Em meio a onda de homenagens que celebram a obra de Itamar Assumpção, com regravações, peças de teatro e exposições, o músico Guto Bellucco faz uma especial: um álbum com letras inéditas do ícone da Vanguarda Paulista. Com participação da cantora Jadsa e produção musical de Lucas Vasconcellos, o disco transforma poemas de amor desconhecidos de Itamar em canções mergulhadas em sonoridades como rock, samba e até um xote.
Um acaso fez Guto encontrar numa estante o livro que Anelis Assumpção, filha de Itamar, editou em 2014 com rascunhos do pai, "Cadernos Inéditos" (Editora Terceiro Nome). Com tiragem limitada à época, a obra é uma raridade em livrarias. Quando folheou os poemas, pequenas crônicas e motes deixados por Itamar, Guto pegou o violão e começou a compor melodias:
"Intuitivamente as notas pareciam pipocar daquelas letras. Os temas também pareciam me chamar, tinha um desespero amoroso, uma melancolia que a gente não ouve tanto hoje em dia. Um sujeito falando sobre o que sente de maneira pungente, sincera. Eram blues latentes. Me parecia estranho que aquelas letras ainda não tivessem música, mas foi uma grande sorte terem caído em minhas mãos. Ganhei na loteria mas tinha que fazer jus ao prêmio, para gravar um disco teria que juntar músicos à altura do som do Itamar".
Com produção musical de Lucas Vasconcellos (produtor de Maria Luiza Jobim e ex-integrante do duo Letuce, com Letícia Novaes) e Marcos Kuzka (músico e autor de trilhas de filmes), o disco tem na bateria Gabriel Barbosa, o 'Barbeize' (Technobrass, Julia Vargas, Posada); baixo e guitarra do próprio Lucas; violão, guitarra e voz de Guto Bellucco e as participações especiais da cantora, compositora e guitarrista baiana Jadsa Castro e da cantora e performer argentina-brasileira Lucía Santalices.
"Diálogos e vozes femininas foram marcas do estilo de Itamar, desde o primeiro disco ("Beleléu, Leléu, Eu", 1980); depois, com As Orquídeas do Brasil, a banda feminina que o acompanhou.
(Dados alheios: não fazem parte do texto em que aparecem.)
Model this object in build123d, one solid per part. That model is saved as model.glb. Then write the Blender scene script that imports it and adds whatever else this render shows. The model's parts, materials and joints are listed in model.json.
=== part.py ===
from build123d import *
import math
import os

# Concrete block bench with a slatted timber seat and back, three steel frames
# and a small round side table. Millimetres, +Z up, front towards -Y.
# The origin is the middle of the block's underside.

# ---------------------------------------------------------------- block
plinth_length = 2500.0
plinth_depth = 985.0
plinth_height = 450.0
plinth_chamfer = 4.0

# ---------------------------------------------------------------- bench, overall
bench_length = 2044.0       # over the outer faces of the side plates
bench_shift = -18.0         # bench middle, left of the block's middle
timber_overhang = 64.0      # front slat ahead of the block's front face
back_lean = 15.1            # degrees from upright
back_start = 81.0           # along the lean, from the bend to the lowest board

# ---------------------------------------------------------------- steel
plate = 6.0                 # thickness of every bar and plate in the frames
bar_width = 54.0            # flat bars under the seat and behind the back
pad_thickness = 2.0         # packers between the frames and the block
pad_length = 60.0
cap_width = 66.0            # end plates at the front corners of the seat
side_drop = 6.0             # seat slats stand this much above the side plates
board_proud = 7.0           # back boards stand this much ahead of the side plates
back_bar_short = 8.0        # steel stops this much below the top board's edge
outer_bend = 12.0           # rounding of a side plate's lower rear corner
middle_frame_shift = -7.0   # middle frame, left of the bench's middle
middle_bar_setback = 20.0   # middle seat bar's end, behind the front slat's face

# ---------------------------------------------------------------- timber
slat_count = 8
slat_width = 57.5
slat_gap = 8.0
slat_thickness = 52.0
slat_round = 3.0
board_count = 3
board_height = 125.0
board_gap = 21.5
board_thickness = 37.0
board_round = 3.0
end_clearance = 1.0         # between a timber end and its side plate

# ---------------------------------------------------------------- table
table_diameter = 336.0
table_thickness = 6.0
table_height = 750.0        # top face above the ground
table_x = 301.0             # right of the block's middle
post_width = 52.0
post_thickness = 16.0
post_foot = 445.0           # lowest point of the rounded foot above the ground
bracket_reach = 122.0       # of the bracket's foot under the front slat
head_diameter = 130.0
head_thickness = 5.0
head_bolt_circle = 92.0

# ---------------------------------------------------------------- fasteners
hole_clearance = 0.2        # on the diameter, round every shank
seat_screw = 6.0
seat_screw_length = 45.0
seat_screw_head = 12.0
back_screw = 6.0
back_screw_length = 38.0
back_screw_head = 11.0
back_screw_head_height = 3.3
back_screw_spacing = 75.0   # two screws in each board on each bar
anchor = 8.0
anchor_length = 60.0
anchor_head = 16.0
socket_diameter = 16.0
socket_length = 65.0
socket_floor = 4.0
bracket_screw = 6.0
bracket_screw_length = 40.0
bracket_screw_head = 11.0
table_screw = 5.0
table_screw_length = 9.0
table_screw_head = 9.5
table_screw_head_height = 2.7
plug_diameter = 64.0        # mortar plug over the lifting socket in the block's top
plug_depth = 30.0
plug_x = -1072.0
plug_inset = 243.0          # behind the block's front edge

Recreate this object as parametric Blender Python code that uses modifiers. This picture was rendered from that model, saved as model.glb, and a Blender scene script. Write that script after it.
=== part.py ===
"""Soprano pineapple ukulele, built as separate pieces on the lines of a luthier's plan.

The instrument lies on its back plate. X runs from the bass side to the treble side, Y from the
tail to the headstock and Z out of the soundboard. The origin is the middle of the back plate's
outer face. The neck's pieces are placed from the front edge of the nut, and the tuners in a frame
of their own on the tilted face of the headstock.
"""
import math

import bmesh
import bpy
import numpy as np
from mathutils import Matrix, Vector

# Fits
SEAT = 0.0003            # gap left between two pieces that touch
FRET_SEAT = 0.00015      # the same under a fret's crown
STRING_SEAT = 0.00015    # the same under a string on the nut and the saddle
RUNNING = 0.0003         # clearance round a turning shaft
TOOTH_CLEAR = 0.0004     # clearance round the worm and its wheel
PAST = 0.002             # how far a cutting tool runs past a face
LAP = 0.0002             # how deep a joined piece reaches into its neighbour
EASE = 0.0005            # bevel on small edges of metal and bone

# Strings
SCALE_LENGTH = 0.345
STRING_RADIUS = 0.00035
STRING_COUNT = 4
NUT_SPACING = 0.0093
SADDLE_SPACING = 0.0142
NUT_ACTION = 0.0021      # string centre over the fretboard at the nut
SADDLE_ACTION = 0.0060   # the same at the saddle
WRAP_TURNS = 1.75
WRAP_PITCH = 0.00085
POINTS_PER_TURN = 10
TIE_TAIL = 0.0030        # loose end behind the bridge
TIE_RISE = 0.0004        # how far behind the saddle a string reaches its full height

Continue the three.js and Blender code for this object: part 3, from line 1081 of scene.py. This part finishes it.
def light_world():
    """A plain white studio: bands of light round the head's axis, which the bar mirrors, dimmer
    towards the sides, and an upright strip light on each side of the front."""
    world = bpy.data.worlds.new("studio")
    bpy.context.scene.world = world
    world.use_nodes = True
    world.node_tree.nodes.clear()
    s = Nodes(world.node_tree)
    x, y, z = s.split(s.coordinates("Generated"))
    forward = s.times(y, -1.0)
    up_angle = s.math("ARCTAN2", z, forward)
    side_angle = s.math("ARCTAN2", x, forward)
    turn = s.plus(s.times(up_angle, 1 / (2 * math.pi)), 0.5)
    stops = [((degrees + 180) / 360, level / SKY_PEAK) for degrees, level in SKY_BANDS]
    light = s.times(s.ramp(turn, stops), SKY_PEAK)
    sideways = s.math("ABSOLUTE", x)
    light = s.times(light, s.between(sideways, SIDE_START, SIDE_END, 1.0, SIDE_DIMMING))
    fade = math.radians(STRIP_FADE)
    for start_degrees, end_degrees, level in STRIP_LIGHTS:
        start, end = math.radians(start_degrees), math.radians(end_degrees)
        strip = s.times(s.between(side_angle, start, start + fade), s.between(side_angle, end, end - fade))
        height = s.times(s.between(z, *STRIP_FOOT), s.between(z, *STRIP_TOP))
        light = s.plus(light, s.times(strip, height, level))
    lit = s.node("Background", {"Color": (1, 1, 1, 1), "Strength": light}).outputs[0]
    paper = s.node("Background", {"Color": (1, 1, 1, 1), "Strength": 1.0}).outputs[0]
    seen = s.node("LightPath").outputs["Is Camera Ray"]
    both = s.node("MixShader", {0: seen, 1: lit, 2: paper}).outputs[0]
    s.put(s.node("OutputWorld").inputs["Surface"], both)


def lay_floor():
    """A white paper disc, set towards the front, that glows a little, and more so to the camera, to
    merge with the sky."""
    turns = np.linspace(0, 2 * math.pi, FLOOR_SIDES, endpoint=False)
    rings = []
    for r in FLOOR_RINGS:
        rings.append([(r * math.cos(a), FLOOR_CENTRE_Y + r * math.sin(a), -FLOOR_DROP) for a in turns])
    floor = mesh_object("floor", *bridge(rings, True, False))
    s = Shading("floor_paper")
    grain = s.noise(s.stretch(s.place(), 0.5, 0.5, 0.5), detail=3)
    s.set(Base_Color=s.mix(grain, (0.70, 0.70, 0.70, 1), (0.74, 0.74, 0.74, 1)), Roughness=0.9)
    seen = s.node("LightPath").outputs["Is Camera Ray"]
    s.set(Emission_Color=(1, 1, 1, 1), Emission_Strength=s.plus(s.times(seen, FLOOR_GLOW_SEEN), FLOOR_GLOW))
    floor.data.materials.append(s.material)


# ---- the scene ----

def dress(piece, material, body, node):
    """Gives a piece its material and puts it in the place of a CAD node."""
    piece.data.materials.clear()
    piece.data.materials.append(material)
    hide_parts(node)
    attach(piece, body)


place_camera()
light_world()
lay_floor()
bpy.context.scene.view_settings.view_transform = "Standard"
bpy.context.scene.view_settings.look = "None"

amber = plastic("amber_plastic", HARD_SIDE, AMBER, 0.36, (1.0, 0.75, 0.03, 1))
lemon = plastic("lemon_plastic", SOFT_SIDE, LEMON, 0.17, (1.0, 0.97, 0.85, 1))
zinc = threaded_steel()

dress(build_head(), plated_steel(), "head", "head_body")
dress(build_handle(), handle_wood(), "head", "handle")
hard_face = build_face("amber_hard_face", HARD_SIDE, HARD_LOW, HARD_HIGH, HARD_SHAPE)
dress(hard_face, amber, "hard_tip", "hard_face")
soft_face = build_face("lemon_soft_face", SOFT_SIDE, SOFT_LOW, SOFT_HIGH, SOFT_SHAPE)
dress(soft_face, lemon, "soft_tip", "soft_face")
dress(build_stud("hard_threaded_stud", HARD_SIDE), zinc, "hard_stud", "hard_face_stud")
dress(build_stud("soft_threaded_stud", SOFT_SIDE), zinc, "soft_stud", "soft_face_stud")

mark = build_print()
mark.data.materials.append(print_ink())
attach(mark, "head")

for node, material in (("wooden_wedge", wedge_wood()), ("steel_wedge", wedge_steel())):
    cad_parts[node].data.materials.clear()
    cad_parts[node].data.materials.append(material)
Esse foi um dos sabores de sua estética musical que procurei nas duas cantoras e nos diálogos que a presença delas permitiu", comenta Guto.
"Mar Adentro" ainda tem como referências as obras de Jards Macalé e Sergio Sampaio, outros músicos rotulados de "malditos", como Itamar, por desafiarem cânones musicais e poéticos da MPB dos anos 1970. Uma das influências está na mistura de sonoridades e escalas de rock e blues com ritmos brasileiros, como faziam os músicos da Vanguarda Paulista.
Inspirada no primeiro disco de Macalé (Jards Macalé, 1972), que tinha como originalidade ter apenas três instrumentos gravados simultaneamente - algo incomum hoje em dia - a gravação de "Mar Adentro" também se baseou em um trio de violão, baixo e bateria, registrados em sessão única de seis horas em estúdio e gravação simultânea dos instrumentos.
"A vantagem desse tipo de solução quase artesanal é que os arranjos são feitos coletivamente e improvisos são incorporados à gravação, como na longa digressão instrumental na canção 'Rap Desculpe'. A gente ainda gravou outros instrumentos, como um clarinete e teclados, além da guitarra, o que completou o clima específico de cada canção, energizando essa nova 'morbeza romântica", compara Guto, usando a expressão criada por Jards Macalé para definir a primeira fase da sua obra.
Além das seis canções feitas a partir de poemas inéditos de Itamar, o disco tem uma sétima criada com um mote que aparece nos rascunhos do compositor: a expressão "nunca mais": "A melodia eclodiu a partir dessas duas palavras e de alguns versos do Itamar que giravam em torno disso, mas não faziam tanto sentido enquanto canção. Numa parceria com Mariana Filgueiras, fizemos versos a partir desse mote, repetindo o "nunca mais" e criando uma situação amorosa que complementa as que se apresentam nas outras canções criadas. A nova canção ganhou seu lugar entre as que tinham letras do Itamar", conta o músico.
Parceiro póstumo de Itamar, Guto teve todo o processo acompanhado e incentivado por Anelis Assumpção. Quando lançou o livro, há 10 anos, a ideia da cantora era estimular que outros artistas fizessem o que Guto fez agora, criando sobre o legado do pai. Na abertura de "Cadernos Inéditos", poeta e ex-parceira de Itamar, Alice Ruiz, celebra a potência da obra: "Itamar, além de músico inovador, com linhas melódicas e ritmos feitos para prazerosamente quebrar nosso jeito de olhar e ouvir, é poeta. Não deixou um livro de poesia escrita. Não importa. Deixou esses cadernos".